An affair with cars and glass
Glass artist Ramon Orlina creates whimsical glass display arts in various shapes and sizes, cuts and colors. Because his glass pieces evoke sophistication and class, scheming “black crows” with their “klepto” claws rush to get a piece of his shiny, shimmering works. His most controversial piece, according to the architect himself, is his 67-piece stylized bird sculpture “Wings of Victory,” which used to hang in one of Singapore’s malls until one day when it just magically disappeared.
Orlina has installed an interactive display system in his recently opened museum in Tagaytay, which aside from his past works, shows a compilation of local YouTube clips of these so-called “crows” stealing his shiny display pieces with ease and nonchalance. In one, a pudgy woman lurks behind the glass doors of a showroom at SM Megamall. In one swift swipe, a small jade Orlina glass sculpture vanished into thin air. Ramon says, “Nobody from the showroom has said anything, nahihiya daw sila sa’kin.” It is no wonder that Museo Orlina in Hollywood Subdivision, Brgy. Tolentino, Tagaytay is heavily guarded.
ART FOR EVERYBODY
In Museo Orlina, there is an amphitheater, sculpture garden, organic coffee shop, and interactive display system. This place is home to a broad spectrum of the arts—sculpture, architecture, music, installation, painting, photography, and performance—nestled in the heart of a tourist spot.
The newly opened four-unit five-level townhouse-turned-museum also serves as a testament of Mon’s ever-evolving artistry. Apparently, some critics say his artworks are outmoded, tired. “Alam mo, Mon, magaling ka. Kaya lang ‘yung mga gawa mo, pare-pareho lang,” people often say. But Mon begs to differ.
Before he made it into an art form, glasses were for utilitarian purposes: drinking vessels, window glass panes, windshields. Mon pioneered the medium and elevated it as respectable artwork. From turning scrap glasses into whimsical display art pieces, the architect has definitely come a long way since he started in the ‘70s.
Every glass masterpiece mimics his playful mindset, from shiny, textured, and colored to matte, smooth, transparent, and etched. “All my works are influenced by my childhood. Lalabas lahat ‘yan later on, eh. So ’pag tinatanong sa’kin ano bang inspiration mo, I say ‘I have a lot,’ from the beginning of my childhood, my comics, my drawings. I also have a great-grandparent who could cut glass, so instead of capiz, glass ang nakalagay sa windows.”

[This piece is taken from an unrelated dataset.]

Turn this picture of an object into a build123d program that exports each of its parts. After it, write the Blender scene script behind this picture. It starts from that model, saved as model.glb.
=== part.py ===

He has also ventured into handcut Swarovski jewelry, bronze and copper sculptures, and metal installations. “I am doing other mediums—I produced a show and I also work with metals so I don’t dwell only in glass sculpture,” says the artist, whose many pursuits include fortune telling and the paranormal. (Yes, he can see ghosts.)
INTO THE GALLERY
But in Mon’s gallery you won’t see ghosts, but reflections and refractions of light through the glasshouse he bought from a friend. Contained in the 370-square-area museum are his collections of celebrated and unfamiliar glass pieces from then and now, sharing space with paintings and sculptures by Olivia d’Aboville, Betsy Westendorp, Leeroy New, and Anne Pamintuan, among others.
The first floor houses the Reflections Gallery, devoted to exhibitions of various artists. While the second and third floors are treasure troves of Mon’s early pieces, favorites, and recent works. The roof deck offers a bird’s eye view of Taal Lake and Volcano. Tucked in the basement of the museum, meanwhile, is his collection of vintage cars, which his friend National Artist for Visual Arts BenCab used as canvas in painting his most iconic subject, Sabel, Ben’s melancholic symbol of despair.
Aside from glass, Mon apparently has an open affair with cars. At his office inside Museo Orlina, you’d find a bed that doubles as a cabinet, housing his collection of miniature Beetle cars. You can see the sparkle in the glass artist’s eyes whenever his eyes would fall on their gleaming fenders. No doubt about it, Mon likes anything shiny.